Carriers segment pricing by conviction count and timeframe. One prior DUI beyond 5 years: standard high-risk tier, $150-$250/month for FR-44 minimum limits. Two priors within 5 years or one felony conviction: elevated high-risk tier, $250-$400/month. Three or more convictions or felony with bodily injury: assigned risk tier, $400-$600/month. Some counties push quotes higher due to theft or uninsured motorist density—Miami-Dade, Broward, and Hillsborough frequently quote 15-20% above state averages.
Non-owner FR-44 policies apply when your vehicle was impounded, sold, or never owned. These policies provide liability coverage without insuring a specific vehicle, satisfying the filing requirement at lower premiums: $100-$200/month for felony conviction cases. If you do not currently own a car and your BPO restrictions allow employer-provided vehicle use, non-owner FR-44 is often the most cost-effective compliance path.
How to Structure Your Budget for the Full Three-Year Filing Period
Florida requires FR-44 filing for three years from the conviction date for all DUI-related BPO cases, misdemeanor and felony alike. The filing period does not pause during hard suspension—it runs concurrently. For felony third-offense cases, this means your three-year clock starts at conviction, you serve 12 months hard, you drive 24 months restricted under BPO and post-reinstatement interlock, and the FR-44 filing expires simultaneous with your interlock removal if timing aligns.
Budget the full stack across 36 months.
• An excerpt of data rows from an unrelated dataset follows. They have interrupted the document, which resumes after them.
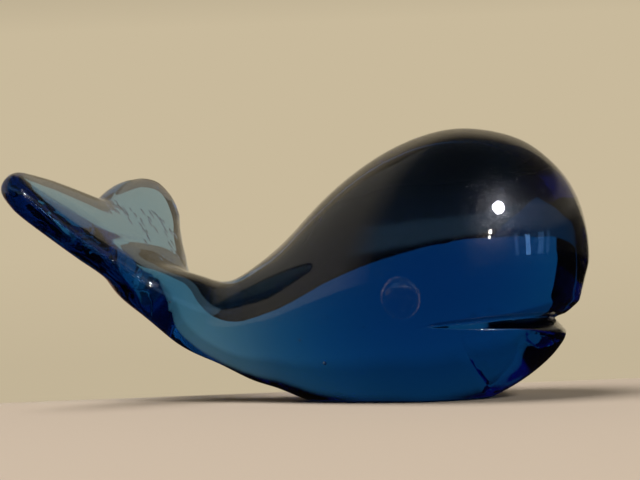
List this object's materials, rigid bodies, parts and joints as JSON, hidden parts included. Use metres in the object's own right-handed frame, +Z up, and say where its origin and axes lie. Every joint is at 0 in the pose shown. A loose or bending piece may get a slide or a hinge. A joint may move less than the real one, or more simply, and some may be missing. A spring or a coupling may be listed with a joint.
{
  "type": "glass whale figurine",
  "caption": "Solid clear blue glass whale figurine with a domed head, pressed mouth crease, raised round eyes, a thin neck to upswept tail flukes and a ground flat to stand on.",
  "frame": {"origin": "middle of the ground flat that the whale rests on, in the plane of the table", "axes": "+X towards the nose, +Y to the whale's left, +Z up; the tail flukes rise at -X"},
  "size_m": [0.1489, 0.0826, 0.0703],
  "materials": {
    "blue_glass": "fire-polished clear glass, tinted blue right through, with a ground and smoothed base flat"
  },
  "bodies": {
    "root": {"whale_body": "blue_glass", "left_eye": "blue_glass", "right_eye": "blue_glass"}
  },
  "joints": []
}
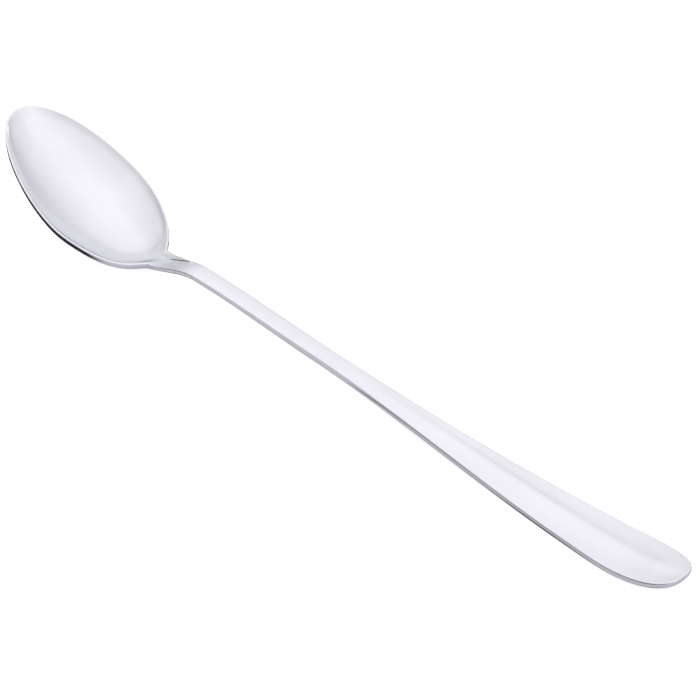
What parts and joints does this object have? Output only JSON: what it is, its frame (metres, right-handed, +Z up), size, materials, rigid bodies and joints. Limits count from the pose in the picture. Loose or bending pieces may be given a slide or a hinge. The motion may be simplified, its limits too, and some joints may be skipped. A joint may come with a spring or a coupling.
{
  "type": "iced tea spoon",
  "caption": "Long-handled stirring spoon of polished stainless steel with an oval bowl, a slim neck and a flared, ridged handle.",
  "frame": {"origin": "on the table, under the middle of the spoon's box", "axes": "+X from the bowl to the handle end, +Y across the bowl, +Z up, out of the bowl"},
  "size_m": [0.2, 0.0278, 0.0226],
  "materials": {
    "steel": "polished to a soft mirror"
  },
  "bodies": {
    "root": {"spoon": "steel"}
  },
  "joints": []
}
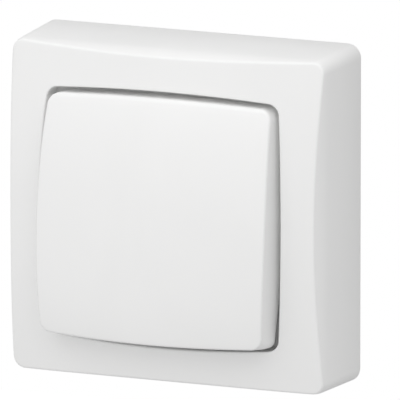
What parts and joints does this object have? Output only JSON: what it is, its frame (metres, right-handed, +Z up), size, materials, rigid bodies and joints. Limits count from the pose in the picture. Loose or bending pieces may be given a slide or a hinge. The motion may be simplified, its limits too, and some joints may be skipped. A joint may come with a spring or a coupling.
{
  "type": "surface mounted light switch",
  "caption": "Square surface mounted wall light switch: domed box cover, large domed rocker, and a rocking-contact mechanism on a screw-fixed base.",
  "frame": {"origin": "middle of the back of the base, on the wall plane", "axes": "the back faces +Y and lies on the wall, the rocker faces -Y, +Z is up, +X is to the right seen from the front"},
  "size_m": [0.08, 0.0345, 0.08],
  "materials": {
    "cover_plastic": "gloss white moulding",
    "rocker_plastic": "gloss white moulding",
    "base_plastic": "satin white moulding",
    "carrier_plastic": "satin light grey moulding",
    "housing_plastic": "satin pale grey moulding",
    "natural_nylon": "natural",
    "insulator": "matt dark",
    "screw_steel": "zinc plated",
    "spring_steel": "drawn wire",
    "strip_brass": "stamped strip",
    "contact_silver": "silver rivet"
  },
  "bodies": {
    "base": {"base_plate": "base_plastic", "outer_cover": "cover_plastic", "cover_screws": "screw_steel", "mechanism_housing": "housing_plastic", "mechanism_back": "insulator", "mechanism_screws": "screw_steel", "common_strip": "strip_brass", "upper_contact_strip": "strip_brass", "lower_contact_strip": "strip_brass", "upper_fixed_tip": "contact_silver", "lower_fixed_tip": "contact_silver", "common_clamp_plate": "screw_steel", "upper_clamp_plate": "screw_steel", "lower_clamp_plate": "screw_steel", "common_terminal_screw": "screw_steel", "upper_terminal_screw": "screw_steel", "lower_terminal_screw": "screw_steel"},
    "rocker": {"rocker_cap": "rocker_plastic", "rocker_carrier": "carrier_plastic", "plunger_spring": "spring_steel"},
    "plunger": {"plunger": "natural_nylon"},
    "contact": {"contact_blade": "strip_brass", "moving_contact_tips": "contact_silver"}
  },
  "joints": [
    {"name": "rocker_tilt", "type": "hinge", "parent": "base", "child": "rocker", "pos_m": [0, -0.02, 0], "axis": [1, 0, 0], "range_deg": [0, 9.6]},
    {"name": "contact_rock", "type": "hinge", "parent": "base", "child": "contact", "pos_m": [0, -0.0099, 0], "axis": [1, 0, 0], "range_deg": [-16.8, 0]},
    {"name": "plunger_slide", "type": "slide", "parent": "rocker", "child": "plunger", "axis": [0, -0.9965, 0.0837], "range_m": [0, 0.0012], "stiffness_N_per_m": 250, "springref_m": -0.003, "deforming": ["plunger_spring"]}
  ],
  "couplings": [
    {"joint": "contact_rock", "follows": "rocker_tilt", "ratio": -1.75}
  ]
}
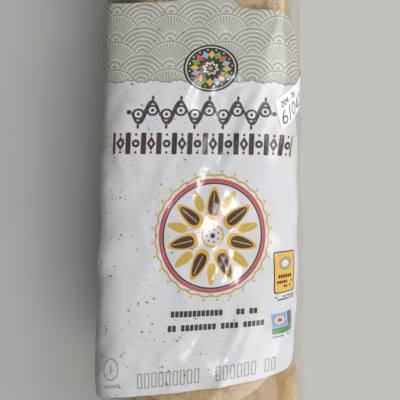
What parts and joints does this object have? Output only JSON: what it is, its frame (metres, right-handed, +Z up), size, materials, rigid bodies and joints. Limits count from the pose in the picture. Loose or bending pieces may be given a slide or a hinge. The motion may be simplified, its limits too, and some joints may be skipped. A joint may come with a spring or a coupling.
{
  "type": "bag of english muffins",
  "caption": "Clear film bag of english muffins with a printed front, lying on its back, closed at one end and gathered at the other into a neck with a plastic clip.",
  "frame": {"origin": "the middle of the pack's flat underside, below the middle muffin of the lower layer, on the surface that it lies on", "axes": "+Y along the pack towards the gathered neck, +Z up out of the printed front, +X to the right of the print"},
  "size_m": [0.1084, 0.4074, 0.0496],
  "materials": {
    "printed_film": "glossy printed film, white with brown, gold and grey-green print",
    "clear_film": "thin clear glossy film with soft creases",
    "muffin": "browned bread crust with a pale side and flour specks",
    "clip_plastic": "satin moulded plastic",
    "label_paper": "coated label paper"
  },
  "bodies": {
    "root": {"bag": "printed_film", "clip": "clip_plastic", "date_label": "label_paper"}
  },
  "joints": []
}
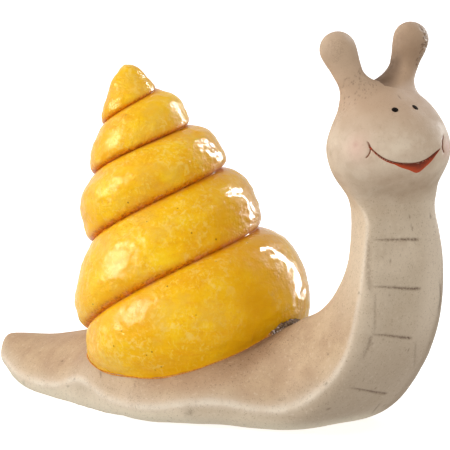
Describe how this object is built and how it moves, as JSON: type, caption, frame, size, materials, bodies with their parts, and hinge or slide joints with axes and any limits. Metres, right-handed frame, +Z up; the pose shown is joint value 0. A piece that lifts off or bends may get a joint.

Misdemeanor first offense: $1,020-$1,680 annual elevated premium, three years totals $3,060-$5,040. Felony third offense: $3,000-$7,200 annual elevated premium, three years totals $9,000-$21,600. Add interlock for felony cases: two years mandatory post-reinstatement at $60-$100/month is an additional $1,440-$2,400. DUI school and reinstatement fees are one-time: $250-$350 plus $45.
The gap is structural. Misdemeanor first-offense total three-year cost: $3,400-$5,500. Felony third-offense total: $10,700-$24,000, depending on carrier tier, county, and compliance history. Employers, family, and public defenders often underestimate this gap by focusing only on the court fines and missing the insurance and interlock tail.